Peter Swabey (ICSA): I don’t believe that MAR specifically has stopped companies from listing. I am aware of anecdotal reports that companies have delisted because of regulatory and reporting requirements but as to what degree this is down specifically to MAR? It’s probably very small. I’ve heard more complaints about the requirement to report executive pay. On a related note, there was an FT article in March in which James Dyson was talking about the penalties for being even a private company. He felt that the reporting requirements are too onerous and even anti-competitive, saying that “our competitors in foreign countries can see exactly what we’re doing and we have no sight of what they’re doing”. I don’t agree – I think that public reporting is a small price to pay for the enormous privilege of limited liability, but I do understand the sensitivity of some companies to the burgeoning requirements for reporting.

5) Do you believe that trust in financial markets has been strengthened due to MAR?

Olivier Psaume (CLIFF): It’s not for issuers to answer this question.

Peter Swabey (ICSA): In the UK market, no. The regime was already very advanced and, in my opinion, worked well.

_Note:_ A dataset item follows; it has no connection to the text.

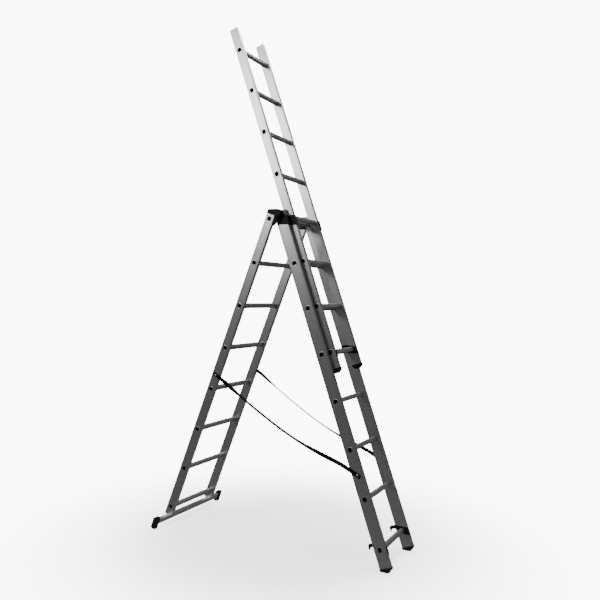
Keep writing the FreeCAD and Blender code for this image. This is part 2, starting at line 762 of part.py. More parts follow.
# Each strap hangs in slack bends from the rear rivet to the middle one: how far along the straight
# line between them, and how far below it, as shares of that line's length.
STRAP_HANG = (
    (-0.0173, -0.0028),
    (0.0506, -0.0007),
    (0.151, 0.0121),
    (0.261, 0.0231),
    (0.376, 0.0316),
    (0.4939, 0.0376),
    (0.6076, 0.0374),
    (0.7179, 0.0284),
    (0.8249, 0.0128),
    (0.9223, -0.0011),
    (1.0181, 0.0005),
)
STRAP_FLAT = 1


def on_stile(section, spot):
    """World point on the middle plane of a section at a side-view spot."""
    place = FreeCAD.Placement(
        V(0, size(section.base_y), size(section.base_z)),
        FreeCAD.Rotation(X_AXIS, section.turn * size("Dims.lean_angle")),
    )
    return place.multVec(V(0, size(spot[0]), size(spot[1])))


def strap_points(side):
    """Route in space: flat on the rear stile, easing inwards, then flat on the middle stile."""
    wide = size(REAR_HALF) + size("Dims.strap_thick") / 2
    narrow = size(MIDDLE_HALF) + size("Dims.strap_thick") / 2
    upper, lower = on_stile(rear, STRAP_REAR), on_stile(middle, STRAP_MIDDLE)
    span = lower - upper
    below = X_AXIS.cross(span).normalize() * span.Length
    route = [upper + span * along + below * sag for along, sag in STRAP_HANG]
    start_y, end_y = route[STRAP_FLAT].y, route[-1 - STRAP_FLAT].y
    for point in route:
        share = min(max((start_y - point.y) / (start_y - end_y), 0.0), 1.0)
        point.x = side * (wide + (narrow - wide) * share)
    return route


def bent_route(points):
    """Straight runs joined by tangent arcs; also the length and the arc radii."""
    edges, radii = [], []
    previous = points[0]
    for before, corner, after in zip(points, points[1:], points[2:]):
        into = (corner - before).normalize()
        out = (after - corner).normalize()
        turn = into.getAngle(out)
        reach = 0.45 * min((corner - before).Length, (after - corner).Length)
        radii.append(reach / math.tan(turn / 2))
        start = corner - into * reach
        end = corner + out * reach
        middle_point = corner + (out - into).normalize() * (
            radii[-1] / math.cos(turn / 2) - radii[-1]
        )
        edges.append(Part.LineSegment(previous, start).toShape())
        edges.append(Part.Arc(start, middle_point, end).toShape())
        previous = end
    edges.append(Part.LineSegment(previous, points[-1]).toShape())
    return Part.Wire(edges), sum(edge.Length for edge in edges), radii


def make_strap(side_name, side):
    """Flat webbing strap between the rear and the middle stile, holed for its two rivets."""
    wire, length, radii = bent_route(strap_points(side))
    start = wire.Edges[0]
    along = start.tangentAt(start.FirstParameter)
    across = along.cross(X_AXIS).normalize()
    flat = along.cross(across).normalize()
    wide = size("Dims.strap_wide") / 2
    thick = size("Dims.strap_thick") / 2
    origin = start.Vertexes[0].Point
    signs = ((1, 1), (-1, 1), (-1, -1), (1, -1), (1, 1))
    ring = Part.makePolygon([origin + across * (a * wide) + flat * (b * thick) for a, b in signs])
    sweep = Part.BRepOffsetAPI.MakePipeShell(wire)
    sweep.setBiNormalMode(X_AXIS)
    sweep.add(ring)
    sweep.build()
    sweep.makeSolid()
    solid = sweep.shape()
    print(
        f"strap_{side_name}: length {length:.1f}, radii {min(radii):.0f} to {max(radii):.0f},"
        f" volume {solid.Volume / (4 * wide * thick * length):.4f} of section times length"
    )
    shank = size("Dims.rivet_diameter") / 2
    for section, spot in ((rear, STRAP_REAR), (middle, STRAP_MIDDLE)):
        centre = on_stile(section, spot)
        centre.x = side * (size(section.half) - wide)
        solid = solid.cut(Part.makeCylinder(shank, 2 * wide, centre, X_AXIS * side))
    strap = doc.addObject("Part::Feature", f"strap_{side_name}")
    strap.Label = strap.Name
    strap.Shape = solid
    return strap


pieces = []
rivet_sets = {"rear_rivets": [], "middle_rivets": [], "top_rivets": []}
hinge_pins, rear_strap_rivets, middle_strap_rivets, bolts = [], [], [], []
strap_hole_rear = (*STRAP_REAR, "Dims.rivet_diameter")
strap_hole_middle = (*STRAP_MIDDLE, "Dims.rivet_diameter")
cheek_holes = [(y, z, "Dims.rivet_diameter") for y, z in CHEEK_RIVETS]
cap_holes = [(y, z, "Dims.rivet_diameter") for y, z in CAP_RIVETS]
pin_hole = (*PIVOT_MIDDLE, "Dims.pin_diameter")
for side_name, side in SIDES:
    pieces.append(make_stile(rear, side_name, side, [strap_hole_rear, *cap_holes], []))
    pieces.append(
        make_stile(
            middle, side_name, side,
            [strap_hole_middle, pin_hole, *cheek_holes], hook_rivet_holes(middle),
        )
    )
    pieces.append(make_stile(top, side_name, side, [], hook_rivet_holes(top)))
    pieces.append(make_hinge_cap(side_name, side))
    pieces.append(make_insert(side_name, side))
    pieces.append(make_floor_pad(side_name, side))
    pieces.append(make_guide(side_name, side))
    pieces.append(make_hook(middle, side_name, side, REAR_OFFSET))
    pieces.append(make_hook(top, side_name, side, TOP_OFFSET))
    pieces.append(
        make_sole(middle, side_name, side, "Dims.sole_bulge", "Dims.sole_centre", on_floor=True)
    )
    pieces.append(
        make_sole(top, side_name, side, "Dims.end_bulge", "Dims.end_centre", on_floor=False)
    )
    pieces.append(make_strap(side_name, side))
    rivet_sets["middle_rivets"] += hook_rivet_set(middle, side_name, side)
    rivet_sets["middle_rivets"] += web_rivets(
        "cheek_rivet", MIDDLE_HALF, "Dims.sheet", CHEEK_RIVETS, side_name, side,
        "Dims.rivet_diameter", "Dims.rivet_head", "Dims.rivet_rise",
    )
    rivet_sets["top_rivets"] += hook_rivet_set(top, side_name, side)
    rivet_sets["rear_rivets"] += web_rivets(
        "cap_rivet", REAR_HALF, "Dims.cap_skin", CAP_RIVETS, side_name, side,
        "Dims.rivet_diameter", "Dims.rivet_head", "Dims.rivet_rise",
    )
    rear_strap_rivets += web_rivets(
        "strap_rivet_rear", REAR_HALF, "Dims.strap_thick", [STRAP_REAR], side_name, side,
        "Dims.rivet_diameter", "Dims.strap_rivet_head", "Dims.strap_rivet_rise",
    )
    middle_strap_rivets += web_rivets(
        "strap_rivet_middle", MIDDLE_HALF, "Dims.strap_thick", [STRAP_MIDDLE], side_name, side,
        "Dims.rivet_diameter", "Dims.strap_rivet_head", "Dims.strap_rivet_rise",
    )
    pin_face = f"({REAR_HALF} + Dims.cap_skin + 3 * Dims.pin_fit)"
    hinge_pins.append(
        headed(
            f"hinge_pin_{side_name}", *PIVOT_MIDDLE, side,
            f"({MIDDLE_HALF} - Dims.wall)", pin_face, f"({pin_face} + Dims.pin_head_thick)",
            "Dims.pin_diameter", "Dims.pin_head",
        )
    )
    bolts.append(make_bolt(side_name, side))

for section in (rear, middle, top):
    for number in range(1, RUNGS + 1):
        pieces.append(make_rung(section, number))
pieces.append(make_bar())
pieces.append(group("rear_rivets", rear, rivet_sets["rear_rivets"]))
pieces.append(group("middle_rivets", middle, rivet_sets["middle_rivets"]))
pieces.append(group("top_rivets", top, rivet_sets["top_rivets"]))
pieces.append(group("rear_strap_rivets", rear, rear_strap_rivets))
pieces.append(group("middle_strap_rivets", middle, middle_strap_rivets))
pieces.append(group("hinge_pins", middle, hinge_pins))
pieces.append(group("stabiliser_bolts", rear, bolts))

doc.recompute()
for thing in doc.Objects:
    if "Invalid" in thing.State or "Error" in thing.State:
        raise RuntimeError(f"{thing.Name} did not compute: {thing.State}")
for piece in pieces:
    if piece.Shape.isNull() or not piece.Shape.isValid():
        raise RuntimeError(f"{piece.Label} has no valid shape")

os.makedirs("parts", exist_ok=True)
for piece in pieces:
    piece.Shape.exportStep(f"parts/{piece.Label}.step")
print(f"{len(pieces)} pieces written")
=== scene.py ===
"""Looks of a three-section aluminium combination ladder, set up as a step ladder.

The ladder has a rear section with a stabiliser bar, a middle section hinged to it and a top section
that hangs on the middle one by hooks.  Two webbing straps keep the stance from spreading.  All sizes
are metres in the frame of the CAD part: X along the rungs, Y from the climbing side to the rear, Z up.
"""

from __future__ import annotations

import logging
import math
from collections.abc import Iterable, Sequence
from dataclasses import dataclass
from enum import Enum
from typing import ClassVar

import bmesh
import bpy
from mathutils import Matrix, Vector


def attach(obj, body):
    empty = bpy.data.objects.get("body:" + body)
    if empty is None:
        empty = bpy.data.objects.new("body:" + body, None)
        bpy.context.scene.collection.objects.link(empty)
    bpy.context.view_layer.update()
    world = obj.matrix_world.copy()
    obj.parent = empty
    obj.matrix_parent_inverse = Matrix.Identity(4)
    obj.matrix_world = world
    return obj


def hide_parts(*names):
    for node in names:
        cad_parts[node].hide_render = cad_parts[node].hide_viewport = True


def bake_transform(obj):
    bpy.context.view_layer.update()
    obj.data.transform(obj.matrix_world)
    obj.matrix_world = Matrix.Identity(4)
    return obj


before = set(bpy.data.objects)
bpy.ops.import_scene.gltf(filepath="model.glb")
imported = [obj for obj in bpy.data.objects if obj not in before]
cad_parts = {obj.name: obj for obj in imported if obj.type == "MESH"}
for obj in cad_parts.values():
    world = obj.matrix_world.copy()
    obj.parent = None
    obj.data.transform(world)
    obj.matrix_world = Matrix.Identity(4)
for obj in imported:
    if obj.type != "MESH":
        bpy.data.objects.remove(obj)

LOG = logging.getLogger("ladder")
SIDES = (("left", -1), ("right", 1))
STRAP_TWIST = {"left": math.radians(82.0), "right": math.radians(48.0)}
SATIN_TINT = (0.985, 0.99, 1.0)
# widths of the broken edges, by kind of piece
PLATE_EDGE = 0.0009
CAP_EDGE = 0.0022
BAR_EDGE = 0.0015
BAR_FOOT_EDGE = 0.0028
FOOT_EDGE = 0.0025
BOLT_EDGE = 0.0006
PIN_EDGE = 0.0012
Point2 = tuple[float, float]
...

In some other member state markets, trust probably has been strengthened.

The Experts

Kay Bommer (DIRK – German Investor Relations Association)

Kay Bommer is the Managing Director of the German Investor Relations Association (DIRK) and owner of the Hamburg-based law firm Bommer, which specialises in capital market and corporate law. DIRK is the biggest European professional association which connects companies and capital markets. The association represents around 90% of the listed capital in Germany. As an independent authority, DIRK optimises the dialogue between issuers, capital providers, and the relevant intermediary institutions, and promotes professional quality standards. Members benefit from professional support, practical knowledge and access to a network of IR professionals. DIRK also supports professional groups in the Investor Relations field.

Olivier Psaume (CLIFF Investor Relations)

Olivier Psaume is the Chairperson of the CLIFF, the French Association of Financial Communication Professionals, and Head of IR at Sopra Steria. Created in 1987, the CLIFF now has around 240 members comprising listed companies representing more than 90% of the Paris market’s capitalisation, and also consultants and specialists in fields related to financial communication. As such, the Association is a recognised voice for the profession in France. With an active programme encouraging the sharing of experiences, expertise and new evolving topics, a successful training programme in partnership with a renowned French University (Paris-Dauphine) and its contribution to the annual publication “Financial Communications: Framework and Practices”, the CLIFF helps to promote the status of Investor Relations professionals.

Peter Swabey (ICSA: The Governance Institute)

Peter Swabey is the Policy & Research Director at ICSA. He has 30 years’ experience of the share registration industry, gained at Lloyds TSB Registrars and subsequently Equiniti and Equiniti David Venus amongst others. ICSA: The Governance Institute is the professional body for governance. With over 125 years’ experience, they work with regulators and policy makers to champion high standards of governance and provide qualifications, training and guidance.